Jennifer Shahade has the title of Woman Grandmaster and a FIDE Elo of 2322. She also has $346,241 in live poker tourney winnings and a PokerStars sponsorship deal.
Those poker wins include a $122k first-place finish at an Open Face Chinese Pineapple High-Roller event in Prague. Which might be one of the weirdest tournaments ever put on in poker.
She bridges the world of the two games quite neatly.
So when she describes Netflix's new show The Queen's Gambit as displaying the "poker side of chess" she knows what she's talking about.
The Queen's Gambit
The show is based on the Walter Tevis novel of the same name.
Fans of gambling on the screen will be familiar with Tevis as the novelist who gave us "Fast Eddie" Felson, the eponymous lead of The Hustler.
The movie version of that is a masterpiece starring Paul Newman. Newman came back for the rather less brilliant sequel The Color of Money (based on another Tevis novel). This time opposite Tom Cruise.
When you add The Man Who Fell To Earth to the mix, you start to realize that Tevis has a thread he's teasing out. Be it alcohol or winning or both, his books are all about addiction. In The Queen's Gambit, Beth Harmon (played mesmerically by Anya Taylor-Joy) is a chess prodigy and is addicted to both alcohol and winning. Also, sex and tranquilizers.

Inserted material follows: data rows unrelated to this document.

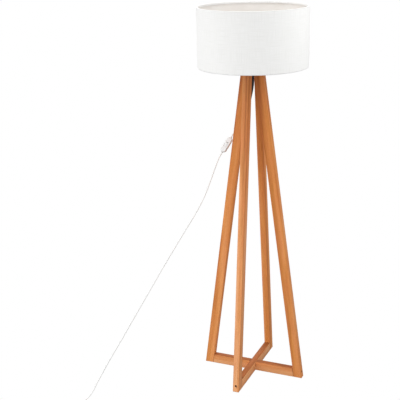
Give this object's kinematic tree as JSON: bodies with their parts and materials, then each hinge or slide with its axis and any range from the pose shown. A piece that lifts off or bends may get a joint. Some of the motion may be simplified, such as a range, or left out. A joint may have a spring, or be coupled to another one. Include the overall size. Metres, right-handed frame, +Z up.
{
  "type": "floor lamp",
  "caption": "Four-legged wooden floor lamp: leaning square timbers on crossed floor bars, white drum shade, bulb, and a corded in-line rocker switch.",
  "frame": {"origin": "on the floor, on the lamp's vertical axis, midway between the feet", "axes": "+Z up, +X along the lower floor bar, +Y along the upper floor bar towards the back leg"},
  "size_m": [0.823, 0.8885, 1.6001],
  "materials": {
    "leg_wood": "oiled, satin",
    "bar_wood": "oiled, satin",
    "hub_wood": "planed, bare",
    "dowel_wood": "turned, bare",
    "screw_steel": "blackened",
    "zinc_steel": "zinc plated",
    "black_nylon": "moulded, matt",
    "black_pvc": "flexible, matt",
    "core_insulation": "extruded",
    "holder_plastic": "moulded, satin",
    "insert_ceramic": "fired, matt",
    "brass": "stamped",
    "cap_metal": "rolled thread",
    "tip_black": "moulded",
    "collar_plastic": "moulded, satin",
    "board_white": "printed board",
    "globe_opal": "opal diffuser",
    "shade_cotton": "plain weave",
    "shade_backing": "laminated film, satin",
    "hem_tape": "turned-in edge",
    "wire_white": "powder coated",
    "cord_white": "extruded sheath",
    "switch_white": "moulded, satin",
    "rocker_white": "moulded, gloss",
    "plug_white": "moulded, satin",
    "pin_nickel": "nickel plated",
    "tie_white": "moulded"
  },
  "bodies": {
    "frame": {"leg_right": "leg_wood", "leg_back": "leg_wood", "leg_left": "leg_wood", "leg_front": "leg_wood", "crossbar_lower": "bar_wood", "crossbar_upper": "bar_wood", "foot_screws": "screw_steel", "foot_dowels": "dowel_wood", "cross_screw": "screw_steel", "hub_block": "hub_wood", "hub_screws": "screw_steel", "threaded_tube": "zinc_steel", "tube_nuts": "zinc_steel", "tube_washers": "zinc_steel", "cord_gland": "black_nylon", "strain_relief": "black_pvc", "cord_sleeve": "black_pvc", "inner_cord": "black_pvc", "inner_cores": "core_insulation", "holder_cap": "holder_plastic", "holder_body": "holder_plastic", "holder_insert": "insert_ceramic", "holder_contacts": "brass", "terminal_screws": "zinc_steel", "ring_seat": "holder_plastic", "cord_upper": "cord_white", "cord_lower": "cord_white", "cord_coil": "cord_white", "coil_tie": "tie_white", "cord_tail": "cord_white", "switch_base": "switch_white", "switch_cover": "switch_white", "switch_screws": "zinc_steel", "switch_contacts": "brass", "plug_body": "plug_white", "plug_pins": "pin_nickel", "plug_relief": "plug_white"},
    "shade": {"shade_fabric": "shade_cotton", "shade_lining": "shade_backing", "shade_hem_top": "hem_tape", "shade_hem_bottom": "hem_tape", "shade_ring_top": "wire_white", "shade_ring_bottom": "wire_white", "shade_spider": "wire_white"},
    "clamp": {"clamp_ring": "holder_plastic"},
    "bulb": {"bulb_cap": "cap_metal", "bulb_tip": "tip_black", "bulb_collar": "collar_plastic", "led_board": "board_white", "bulb_globe": "globe_opal"},
    "rocker": {"switch_rocker": "rocker_white"}
  },
  "joints": [
    {"name": "shade_turn", "type": "hinge", "parent": "frame", "child": "shade", "pos_m": [0, 0, 1.432], "axis": [0, 0, 1], "continuous": true},
    {"name": "clamp_turn", "type": "hinge", "parent": "frame", "child": "clamp", "pos_m": [0, 0, 1.4366], "axis": [0, 0, 1], "range_deg": [0, 360]},
    {"name": "bulb_lift", "type": "slide", "parent": "frame", "child": "bulb", "axis": [0, 0, 1], "range_m": [0, 0.034]},
    {"name": "rocker_tilt", "type": "hinge", "parent": "frame", "child": "rocker", "pos_m": [-0.12057, 0.00026, 1.02583], "axis": [0.8997, -0.0842, -0.4284], "range_deg": [-16, 0]}
  ]
}
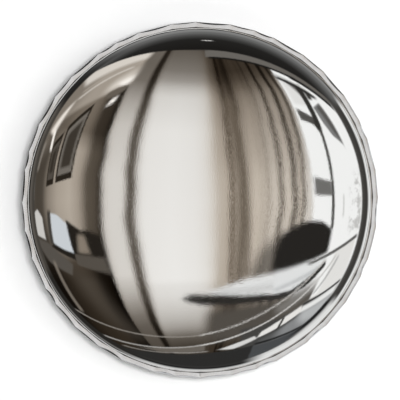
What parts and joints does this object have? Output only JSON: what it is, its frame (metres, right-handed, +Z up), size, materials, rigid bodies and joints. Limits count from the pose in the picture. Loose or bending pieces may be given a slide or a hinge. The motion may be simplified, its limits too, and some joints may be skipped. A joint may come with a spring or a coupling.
{
  "type": "wall-mounted convex traffic mirror",
  "caption": "Round convex mirror with a polished domed face, a hammered silver rim and a dished rear cover, on a wall bracket that pans and tilts.",
  "frame": {"origin": "centre of the wall plate's back face, on the wall", "axes": "+Z up, +Y out of the wall plate's back into the wall, so the mirror faces -Y; +X is to the right when looking at the mirror"},
  "size_m": [0.6, 0.2094, 0.5999],
  "materials": {
    "mirror_face": "polished",
    "hammered_rim": "satin",
    "rubber_seal": "matte",
    "painted_cover": "satin",
    "bracket_steel": "satin",
    "casting": "matte",
    "nylon_bush": "satin",
    "zinc_fastener": "satin"
  },
  "bodies": {
    "wall_bracket": {"wall_plate": "bracket_steel", "pan_yoke": "bracket_steel", "pan_bolt": "zinc_fastener", "pan_nut": "zinc_fastener", "pan_washer_upper": "zinc_fastener", "pan_washer_lower": "zinc_fastener"},
    "swivel": {"swivel_block": "casting", "pan_bush_upper": "nylon_bush", "pan_bush_lower": "nylon_bush", "tilt_bush_left": "nylon_bush", "tilt_bush_right": "nylon_bush"},
    "mirror_head": {"mirror_dome": "mirror_face", "rim_band": "hammered_rim", "dome_gasket": "rubber_seal", "rear_cover": "painted_cover", "vent_grommet": "rubber_seal", "rim_joint_plate": "bracket_steel", "joint_screw_1": "zinc_fastener", "joint_screw_2": "zinc_fastener", "rim_screw_01": "zinc_fastener", "rim_screw_02": "zinc_fastener", "rim_screw_03": "zinc_fastener", "rim_screw_04": "zinc_fastener", "rim_screw_05": "zinc_fastener", "rim_screw_06": "zinc_fastener", "rim_screw_07": "zinc_fastener", "rim_screw_08": "zinc_fastener", "rim_screw_09": "zinc_fastener", "rim_screw_10": "zinc_fastener", "rim_screw_11": "zinc_fastener", "rim_screw_12": "zinc_fastener", "head_plate": "bracket_steel", "backing_plate": "bracket_steel", "hub_bolt_upper_left": "zinc_fastener", "hub_washer_upper_left": "zinc_fastener", "hub_nut_upper_left": "zinc_fastener", "hub_bolt_upper_right": "zinc_fastener", "hub_washer_upper_right": "zinc_fastener", "hub_nut_upper_right": "zinc_fastener", "hub_bolt_lower_left": "zinc_fastener", "hub_washer_lower_left": "zinc_fastener", "hub_nut_lower_left": "zinc_fastener", "hub_bolt_lower_right": "zinc_fastener", "hub_washer_lower_right": "zinc_fastener", "hub_nut_lower_right": "zinc_fastener", "tilt_yoke": "bracket_steel", "tilt_bolt": "zinc_fastener", "tilt_nut": "zinc_fastener", "tilt_washer_left": "zinc_fastener", "tilt_washer_right": "zinc_fastener"}
  },
  "joints": [
    {"name": "pan", "type": "hinge", "parent": "wall_bracket", "child": "swivel", "pos_m": [0, -0.0253, 0], "axis": [0, 0, 1], "range_deg": [-10, 10]},
    {"name": "tilt", "type": "hinge", "parent": "swivel", "child": "mirror_head", "pos_m": [0, -0.0473, 0], "axis": [1, 0, 0], "range_deg": [-10, 10]}
  ]
}
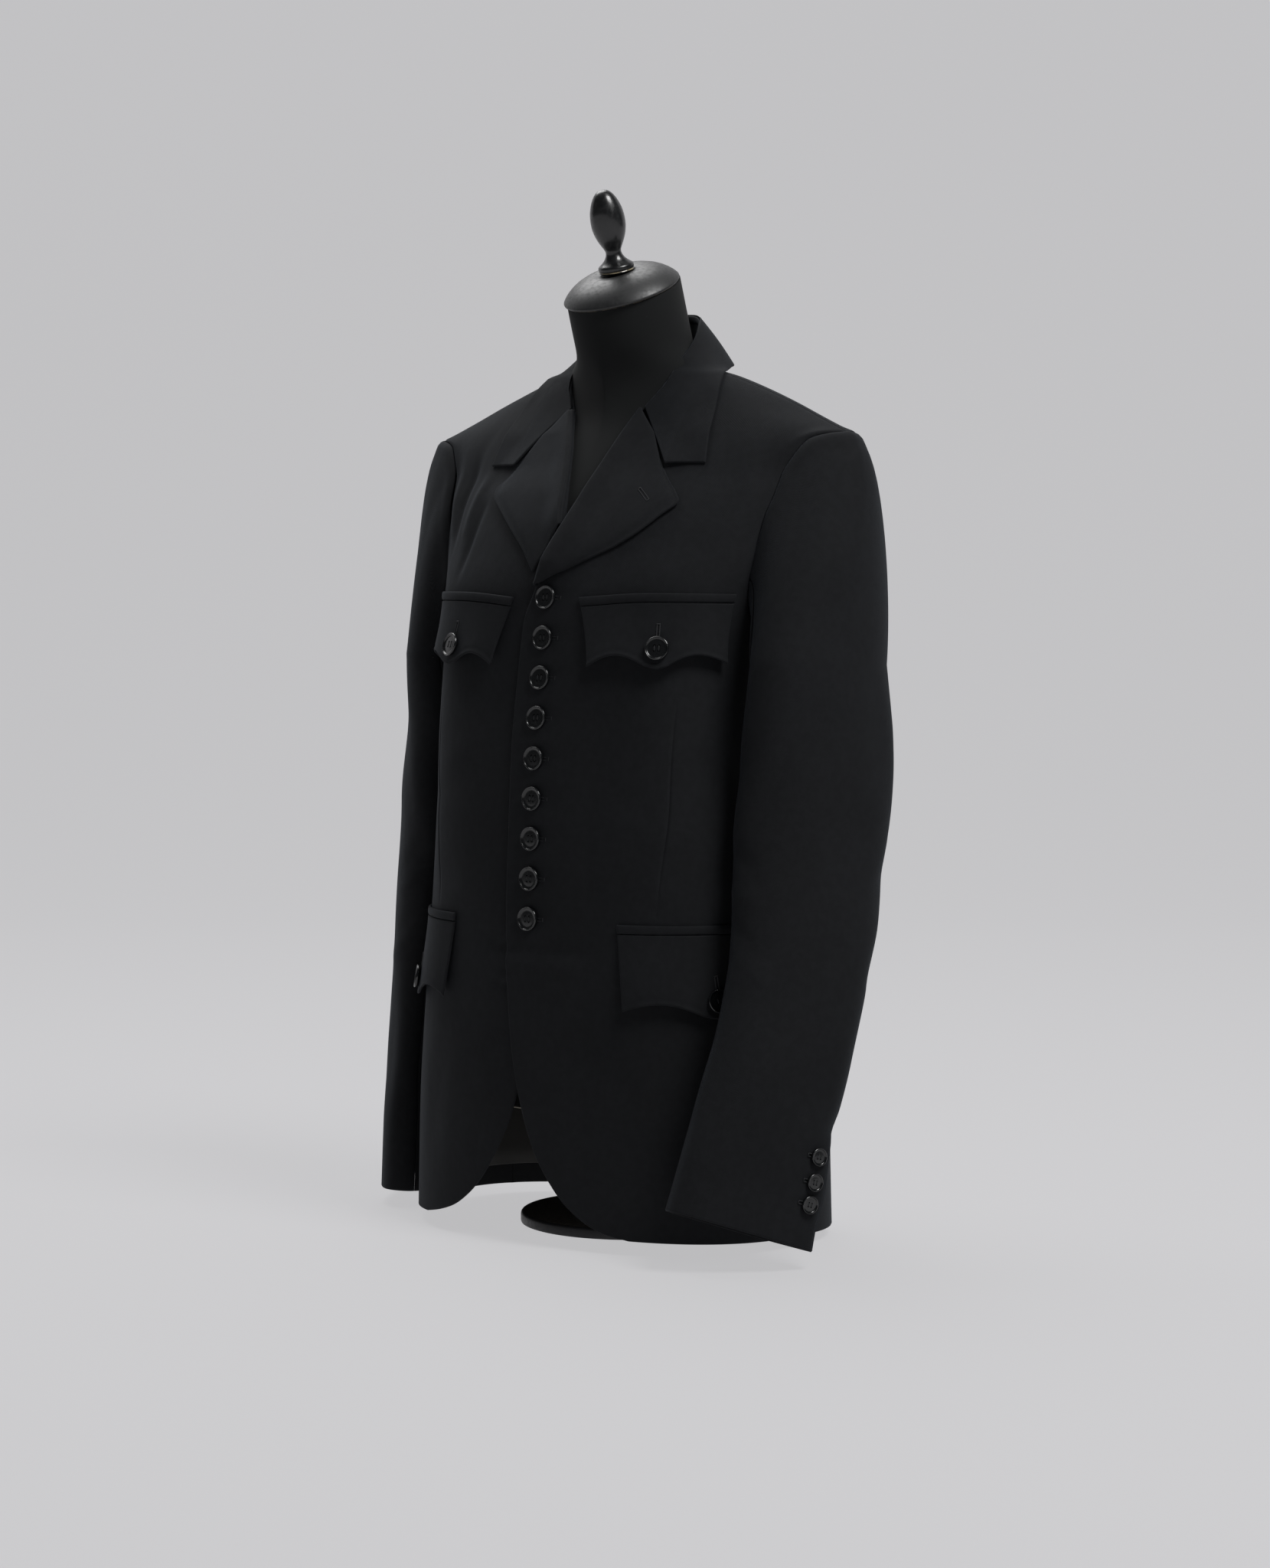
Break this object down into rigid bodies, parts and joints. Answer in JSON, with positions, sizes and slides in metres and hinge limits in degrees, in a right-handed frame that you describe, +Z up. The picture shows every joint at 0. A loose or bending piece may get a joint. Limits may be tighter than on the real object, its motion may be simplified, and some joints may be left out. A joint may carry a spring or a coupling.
{
  "type": "blazer on dress form",
  "caption": "Single-breasted black wool blazer with notched lapels and scalloped buttoned pocket flaps, standing on a limbless dress form with a turned finial and a low base.",
  "frame": {"origin": "centre of the underside of the stand's base, on the floor", "axes": "+Z up, -Y towards the front of the blazer, +X towards the wearer's left arm"},
  "size_m": [0.5227, 0.2836, 0.8734],
  "materials": {
    "wool_twill": "near-black worsted wool twill, matt, faintly blue",
    "lining_brown": "dark olive-brown lining cloth with a soft sheen",
    "button_black": "black, dished, glossy rim",
    "form_cloth": "black form cover, matt",
    "wood_black": "black lacquer, satin, worn at the edges",
    "stand_black": "black, satin"
  },
  "bodies": {
    "root": {"back_left": "wool_twill", "back_right": "wool_twill", "button_chest_left": "button_black", "button_chest_right": "button_black", "button_cuff_left_1": "button_black", "button_cuff_left_2": "button_black", "button_cuff_left_3": "button_black", "button_cuff_right_1": "button_black", "button_cuff_right_2": "button_black", "button_cuff_right_3": "button_black", "button_front_1": "button_black", "button_front_2": "button_black", "button_front_3": "button_black", "button_front_4": "button_black", "button_front_5": "button_black", "button_front_6": "button_black", "button_front_7": "button_black", "button_front_8": "button_black", "button_front_9": "button_black", "button_hip_left": "button_black", "button_hip_right": "button_black", "collar_fall": "wool_twill", "collar_stand": "wool_twill", "flap_chest_left": "wool_twill", "flap_chest_right": "wool_twill", "flap_hip_left": "wool_twill", "flap_hip_right": "wool_twill", "form_base": "stand_black", "form_cap": "wood_black", "form_finial": "wood_black", "form_pole": "stand_black", "form_torso": "form_cloth", "front_left": "wool_twill", "front_right": "wool_twill", "lapel_left": "wool_twill", "lapel_right": "wool_twill", "lining_left": "lining_brown", "lining_right": "lining_brown", "side_left": "wool_twill", "side_right": "wool_twill", "sleeve_top_left": "wool_twill", "sleeve_top_right": "wool_twill", "sleeve_under_left": "wool_twill", "sleeve_under_right": "wool_twill", "welt_chest_left": "wool_twill", "welt_chest_right": "wool_twill", "welt_hip_left": "wool_twill", "welt_hip_right": "wool_twill"}
  },
  "joints": []
}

The seven-part mini-series adapts the book, to tell the story of Beth's troubled rise through the chess world.
It's a narrative that works equally well for the viewer who is a chess player as for the chess illiterate.
“If you are a chess person, or even if you’re just interested in learning more about it, you can kind of watch The Queen’s Gambit twice," Shahade says. "Once for the story, and second to look at all the games. [...] The main thing is that they nailed the emotion and the intensity of the intellectual struggle [...] that also has some correlation with poker as well, especially heads up poker.”
"The poker side of chess"
"It’s kind of like the poker side of chess," she says of the show's focus. "It’s the travel, the glamour, the relationships between the people that you meet on the tour. The individualistic side of it."
She praised the show's accuracy, both to the game of chess itself, but also the processes that create great players.
“I think the approach to the game, to getting better, is very similar," she says. "No matter what amount of time you have to put into poker or chess, there’s a strategy to improving. And it’s similar for both games."
She points out that, like Beth, you have to target the most common variations first. "You look at what types of situations are going to come up most frequently, like in the Sicilian Defense, or the Queen’s Gambit opening [...] Well in poker, there’re corollaries to that." She compares studying opening theory to working on hand selection and pre-flop play. Endgame moves are like late tournament ICM and shoving ranges to her.
"That’s the kind of thing you’re also looking for in chess,” she says.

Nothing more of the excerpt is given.